THE INPUT
######

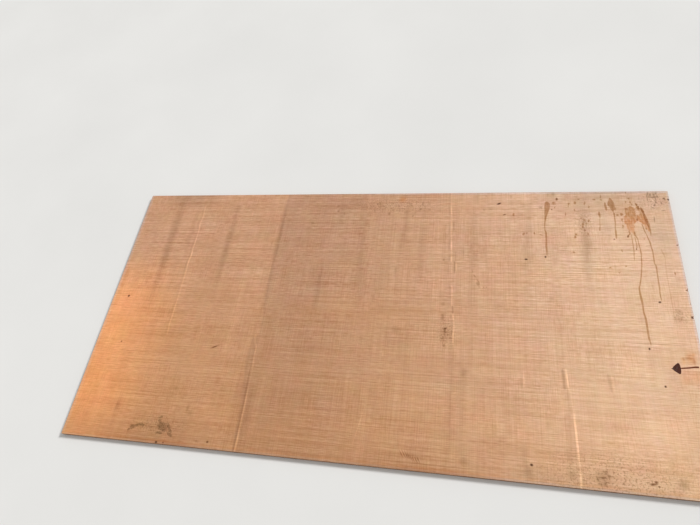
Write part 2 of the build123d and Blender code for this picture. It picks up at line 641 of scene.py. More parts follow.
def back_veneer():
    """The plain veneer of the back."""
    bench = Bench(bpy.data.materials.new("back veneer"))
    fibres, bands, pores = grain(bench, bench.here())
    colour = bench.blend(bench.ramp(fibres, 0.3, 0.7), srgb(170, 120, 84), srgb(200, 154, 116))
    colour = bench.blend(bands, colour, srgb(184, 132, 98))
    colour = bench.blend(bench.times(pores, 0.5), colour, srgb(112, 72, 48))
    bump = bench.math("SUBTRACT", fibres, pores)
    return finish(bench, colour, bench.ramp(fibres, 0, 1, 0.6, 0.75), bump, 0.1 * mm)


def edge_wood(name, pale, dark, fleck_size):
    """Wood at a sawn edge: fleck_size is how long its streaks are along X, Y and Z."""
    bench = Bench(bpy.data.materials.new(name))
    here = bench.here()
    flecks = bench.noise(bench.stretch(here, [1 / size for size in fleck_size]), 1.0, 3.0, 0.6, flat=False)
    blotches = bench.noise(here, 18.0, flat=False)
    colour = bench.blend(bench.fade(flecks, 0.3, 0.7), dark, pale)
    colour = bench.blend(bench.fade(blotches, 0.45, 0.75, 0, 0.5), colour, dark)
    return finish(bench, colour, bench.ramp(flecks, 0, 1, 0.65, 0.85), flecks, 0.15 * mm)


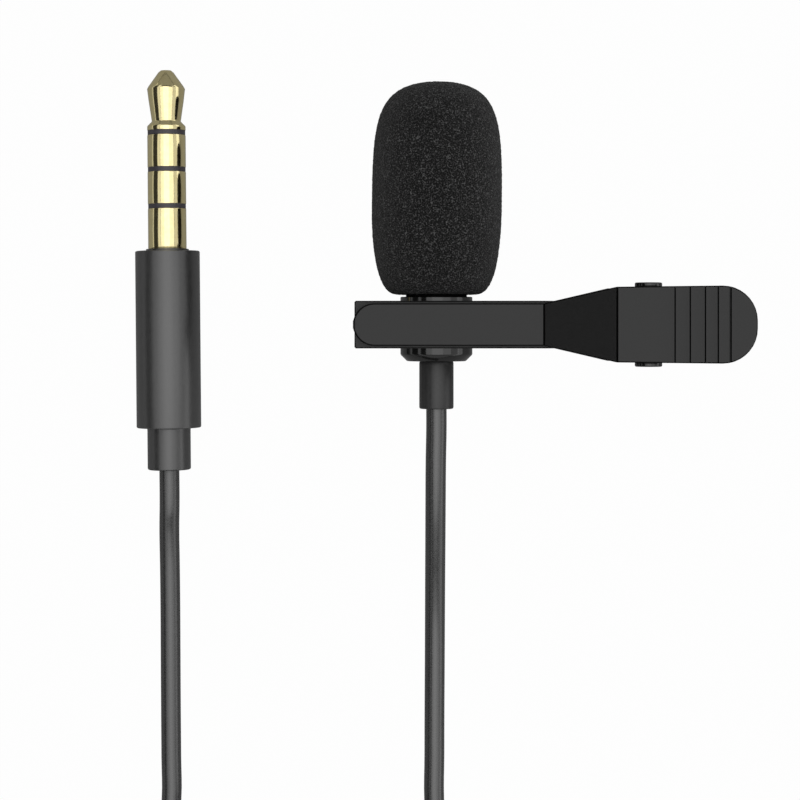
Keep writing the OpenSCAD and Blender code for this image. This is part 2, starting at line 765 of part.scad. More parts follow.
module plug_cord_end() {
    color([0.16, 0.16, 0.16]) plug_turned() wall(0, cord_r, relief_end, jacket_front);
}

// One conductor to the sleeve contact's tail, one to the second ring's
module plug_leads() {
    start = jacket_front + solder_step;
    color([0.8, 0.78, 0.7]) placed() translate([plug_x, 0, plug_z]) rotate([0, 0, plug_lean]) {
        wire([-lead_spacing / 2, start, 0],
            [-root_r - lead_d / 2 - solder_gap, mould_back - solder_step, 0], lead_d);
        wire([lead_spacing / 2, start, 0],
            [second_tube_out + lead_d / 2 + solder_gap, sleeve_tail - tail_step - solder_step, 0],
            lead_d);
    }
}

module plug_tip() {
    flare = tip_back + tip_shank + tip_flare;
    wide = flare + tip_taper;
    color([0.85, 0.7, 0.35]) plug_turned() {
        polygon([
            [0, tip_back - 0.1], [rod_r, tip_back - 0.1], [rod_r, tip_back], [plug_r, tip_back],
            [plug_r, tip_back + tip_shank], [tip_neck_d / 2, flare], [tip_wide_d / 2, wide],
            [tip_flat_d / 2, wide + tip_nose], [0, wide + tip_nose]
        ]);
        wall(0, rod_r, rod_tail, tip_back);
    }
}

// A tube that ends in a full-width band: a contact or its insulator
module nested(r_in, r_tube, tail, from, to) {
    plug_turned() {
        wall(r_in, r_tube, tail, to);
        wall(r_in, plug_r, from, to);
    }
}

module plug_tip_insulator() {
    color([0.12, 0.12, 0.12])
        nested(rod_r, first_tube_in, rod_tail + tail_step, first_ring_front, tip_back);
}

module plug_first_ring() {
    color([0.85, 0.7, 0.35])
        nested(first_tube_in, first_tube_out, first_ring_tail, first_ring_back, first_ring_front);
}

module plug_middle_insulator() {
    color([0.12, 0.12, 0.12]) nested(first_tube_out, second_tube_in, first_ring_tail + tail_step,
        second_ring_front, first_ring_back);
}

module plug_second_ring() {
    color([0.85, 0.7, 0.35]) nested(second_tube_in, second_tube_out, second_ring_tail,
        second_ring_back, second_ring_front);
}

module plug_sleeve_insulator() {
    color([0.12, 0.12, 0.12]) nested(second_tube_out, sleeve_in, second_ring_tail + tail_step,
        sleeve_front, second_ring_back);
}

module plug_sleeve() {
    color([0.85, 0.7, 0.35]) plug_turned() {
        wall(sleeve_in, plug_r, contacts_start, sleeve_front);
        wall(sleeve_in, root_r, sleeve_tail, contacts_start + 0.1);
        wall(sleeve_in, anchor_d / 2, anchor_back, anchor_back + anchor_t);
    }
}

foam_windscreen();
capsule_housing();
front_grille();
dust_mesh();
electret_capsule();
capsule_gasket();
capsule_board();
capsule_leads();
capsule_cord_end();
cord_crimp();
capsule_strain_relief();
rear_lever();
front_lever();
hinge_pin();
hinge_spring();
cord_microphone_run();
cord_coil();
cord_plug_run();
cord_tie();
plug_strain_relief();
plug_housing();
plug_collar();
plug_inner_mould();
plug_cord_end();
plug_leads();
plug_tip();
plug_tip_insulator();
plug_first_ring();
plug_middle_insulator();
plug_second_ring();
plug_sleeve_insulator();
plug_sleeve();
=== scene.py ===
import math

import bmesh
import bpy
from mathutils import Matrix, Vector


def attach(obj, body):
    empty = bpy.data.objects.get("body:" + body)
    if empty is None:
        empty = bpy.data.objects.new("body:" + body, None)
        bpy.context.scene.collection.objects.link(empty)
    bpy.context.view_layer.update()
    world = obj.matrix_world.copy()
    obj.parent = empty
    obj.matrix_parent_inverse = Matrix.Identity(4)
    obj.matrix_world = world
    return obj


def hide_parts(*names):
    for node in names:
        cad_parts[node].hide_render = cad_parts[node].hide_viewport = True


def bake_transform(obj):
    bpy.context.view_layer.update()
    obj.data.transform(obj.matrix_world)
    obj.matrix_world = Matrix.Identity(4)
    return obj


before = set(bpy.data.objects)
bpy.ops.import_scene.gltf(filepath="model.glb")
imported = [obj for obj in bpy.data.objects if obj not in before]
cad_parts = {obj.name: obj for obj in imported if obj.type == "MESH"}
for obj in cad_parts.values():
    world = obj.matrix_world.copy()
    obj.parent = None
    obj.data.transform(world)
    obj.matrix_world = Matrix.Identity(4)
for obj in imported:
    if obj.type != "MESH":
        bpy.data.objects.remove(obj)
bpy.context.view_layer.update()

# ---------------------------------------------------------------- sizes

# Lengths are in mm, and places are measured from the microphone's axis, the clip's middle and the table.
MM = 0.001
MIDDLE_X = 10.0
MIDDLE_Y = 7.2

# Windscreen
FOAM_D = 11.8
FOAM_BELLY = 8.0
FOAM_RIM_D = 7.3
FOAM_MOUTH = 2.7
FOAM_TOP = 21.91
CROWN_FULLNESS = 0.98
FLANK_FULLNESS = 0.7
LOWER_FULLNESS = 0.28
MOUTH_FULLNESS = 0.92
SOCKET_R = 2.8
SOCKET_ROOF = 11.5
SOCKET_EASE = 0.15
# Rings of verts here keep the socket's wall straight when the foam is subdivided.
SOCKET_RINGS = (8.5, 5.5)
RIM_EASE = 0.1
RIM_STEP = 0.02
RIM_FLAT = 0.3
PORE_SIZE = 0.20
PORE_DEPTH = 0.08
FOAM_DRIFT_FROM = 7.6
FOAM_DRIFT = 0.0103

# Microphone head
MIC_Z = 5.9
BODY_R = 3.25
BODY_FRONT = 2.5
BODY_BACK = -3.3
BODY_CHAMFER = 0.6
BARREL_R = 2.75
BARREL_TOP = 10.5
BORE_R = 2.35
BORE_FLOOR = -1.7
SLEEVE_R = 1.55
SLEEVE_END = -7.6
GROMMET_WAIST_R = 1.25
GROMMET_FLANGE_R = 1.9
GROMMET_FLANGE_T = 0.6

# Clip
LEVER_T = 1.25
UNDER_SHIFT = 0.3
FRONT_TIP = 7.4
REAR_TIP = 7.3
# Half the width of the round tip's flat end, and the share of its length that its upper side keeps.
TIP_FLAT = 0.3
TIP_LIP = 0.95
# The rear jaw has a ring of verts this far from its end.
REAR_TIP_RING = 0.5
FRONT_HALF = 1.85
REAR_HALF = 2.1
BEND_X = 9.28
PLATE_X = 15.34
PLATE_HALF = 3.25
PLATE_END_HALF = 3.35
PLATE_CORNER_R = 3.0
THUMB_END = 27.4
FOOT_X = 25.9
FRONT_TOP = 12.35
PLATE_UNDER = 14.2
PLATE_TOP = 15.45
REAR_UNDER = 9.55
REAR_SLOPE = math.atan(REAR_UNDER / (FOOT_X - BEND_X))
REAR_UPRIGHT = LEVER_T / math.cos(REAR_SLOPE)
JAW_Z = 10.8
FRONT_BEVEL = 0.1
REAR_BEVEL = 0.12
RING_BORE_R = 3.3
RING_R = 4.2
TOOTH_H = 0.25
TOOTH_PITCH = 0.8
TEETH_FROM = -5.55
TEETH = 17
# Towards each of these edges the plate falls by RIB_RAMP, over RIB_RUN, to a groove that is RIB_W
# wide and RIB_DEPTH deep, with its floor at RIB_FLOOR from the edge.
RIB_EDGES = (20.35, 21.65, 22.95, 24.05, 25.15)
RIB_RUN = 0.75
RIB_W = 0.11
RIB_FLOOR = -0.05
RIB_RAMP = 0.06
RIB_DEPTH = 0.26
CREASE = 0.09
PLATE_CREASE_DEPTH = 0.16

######

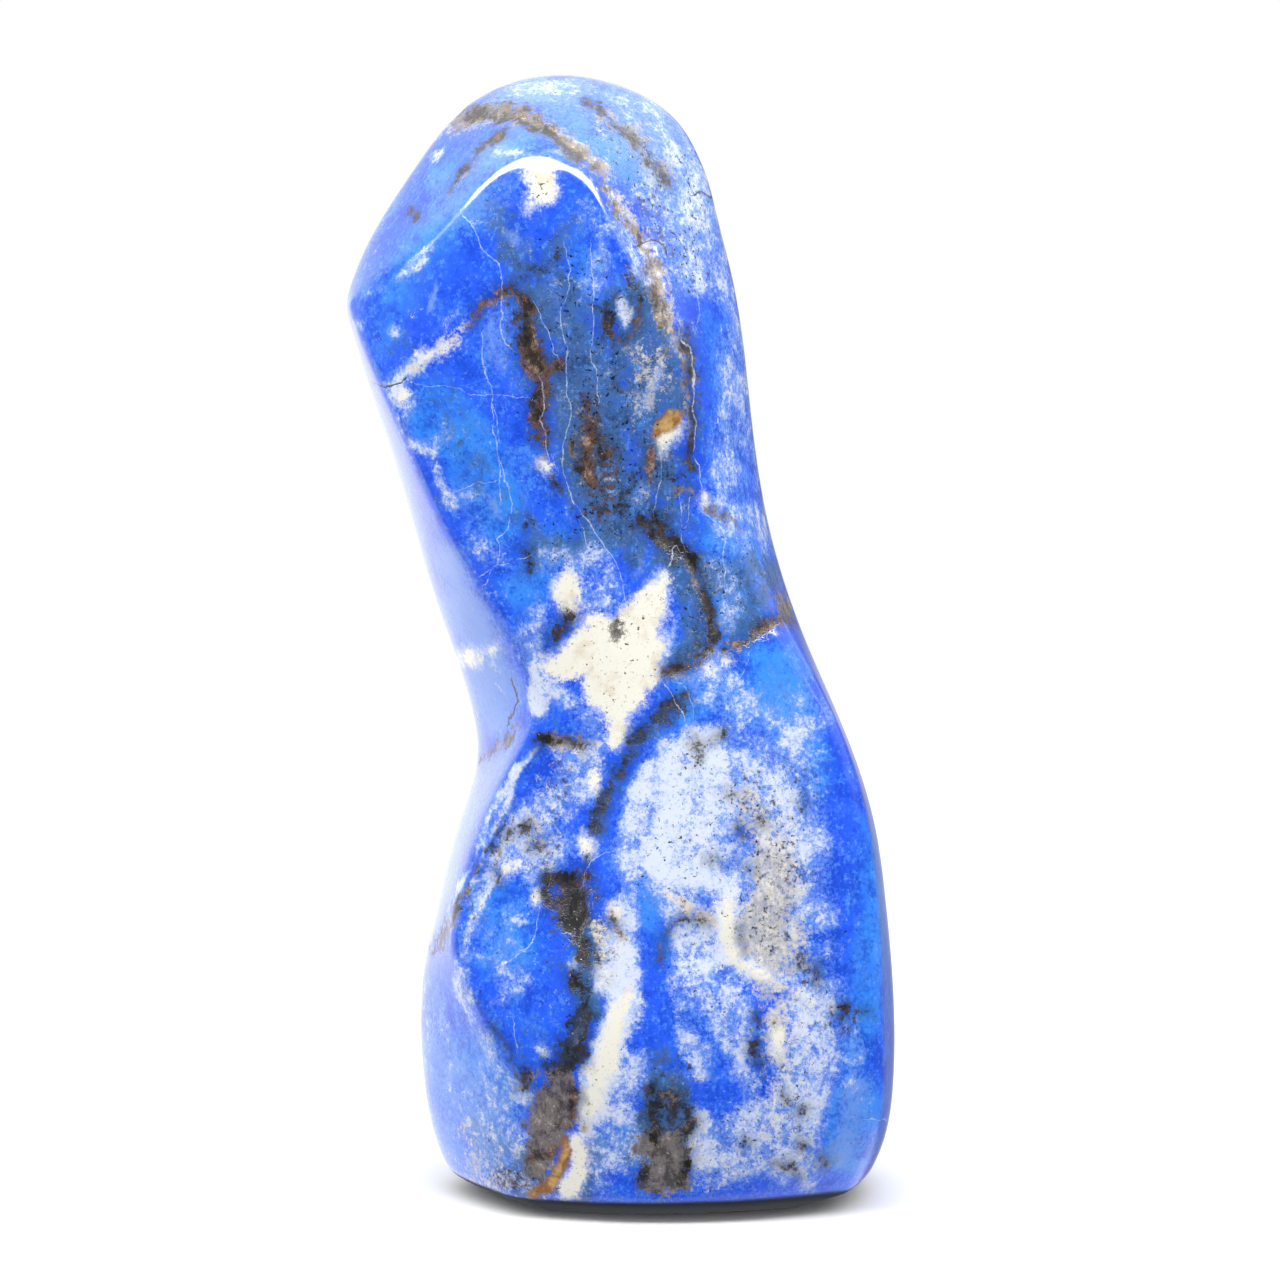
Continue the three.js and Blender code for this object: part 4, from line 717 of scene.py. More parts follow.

######

WHAT YOU ARE ASKED TO DO
Take the line that contains "foam_windscreen();", the line that contains "obj.matrix_parent_inverse = Matrix.Identity(4)", and all lines between, and give them again exactly; include no other line.

REPLY
foam_windscreen();
capsule_housing();
front_grille();
dust_mesh();
electret_capsule();
capsule_gasket();
capsule_board();
capsule_leads();
capsule_cord_end();
cord_crimp();
capsule_strain_relief();
rear_lever();
front_lever();
hinge_pin();
hinge_spring();
cord_microphone_run();
cord_coil();
cord_plug_run();
cord_tie();
plug_strain_relief();
plug_housing();
plug_collar();
plug_inner_mould();
plug_cord_end();
plug_leads();
plug_tip();
plug_tip_insulator();
plug_first_ring();
plug_middle_insulator();
plug_second_ring();
plug_sleeve_insulator();
plug_sleeve();
=== scene.py ===
import math

import bmesh
import bpy
from mathutils import Matrix, Vector


def attach(obj, body):
    empty = bpy.data.objects.get("body:" + body)
    if empty is None:
        empty = bpy.data.objects.new("body:" + body, None)
        bpy.context.scene.collection.objects.link(empty)
    bpy.context.view_layer.update()
    world = obj.matrix_world.copy()
    obj.parent = empty
    obj.matrix_parent_inverse = Matrix.Identity(4)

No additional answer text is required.